3. “Everlong” (The Colour and The Shape, 1997)
It’s simple: no Foo Fighters song is as weighty as “Everlong.” It may not be the most distorted, or the fastest, or the angriest. But every single time the chorus of “Everlong” kicks in, it’s a billion-ton drop. It’s an event. On top of that, the surging momentum of the track and the emotional yearning behind its hook give it as much power as any Judas Priest classic. So rarely does the main line of a song’s chorus epitomize how one feels when they listen to it.

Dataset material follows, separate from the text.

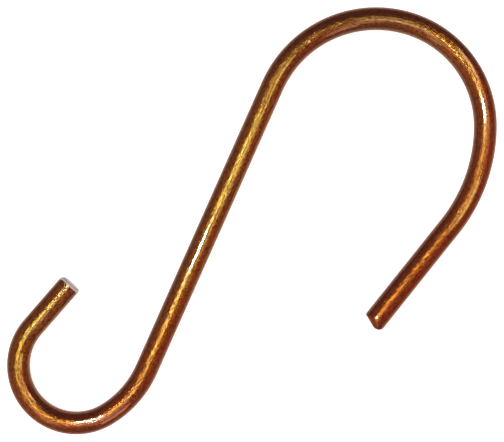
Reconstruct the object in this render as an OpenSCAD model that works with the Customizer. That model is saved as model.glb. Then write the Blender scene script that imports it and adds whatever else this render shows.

2. “White Limo” (Wasting Light, 2011)
It’s not just that “White Limo” is fast, distorted, and has a bitchin’ central riff (though these things definitely work in its favor). No, it’s that the song feels like it doesn’t give a shit about anyone’s opinion. Grohl just sounds nasty on this one; even in the clean-vocal chorus, the listener has a sense that they’re having a booger flicked at ‘em. Oh, and did we mention it kicks off with a Tom G. Warrior-style “UNGH” and has a video starring Lemmy? Yeah, dude.
1. “The Colour and the Shape” (The Colour and The Shape, 1997)
Holy shit, who knew they had it in ’em! It’s funny to think that the original version of 1997’s The Colour and The Shape ended with the thoughtful “New Way Home,” while modern-day fans listening on Spotify get to close things out with the title track, which was originally only released as a bonus on special editions of the record. On this song, Dave Grohl screams like an unhinged spider monkey, his and Pat Smear’s riffs are as chunky and menacing as the splatter pattern behind a gunshot wound, and Taylor Hawkins sounds like he grew three extra arms and blew a line of trucker’s speed. The song is an immortal reminder that for all the use of alternative and hard rock to describe them, Foo Fighters were forever down to get metal as fuck, even — especially — on their biggest hit album. Never skip the B-sides and bonus tracks — sometimes, they’re as excellent as this.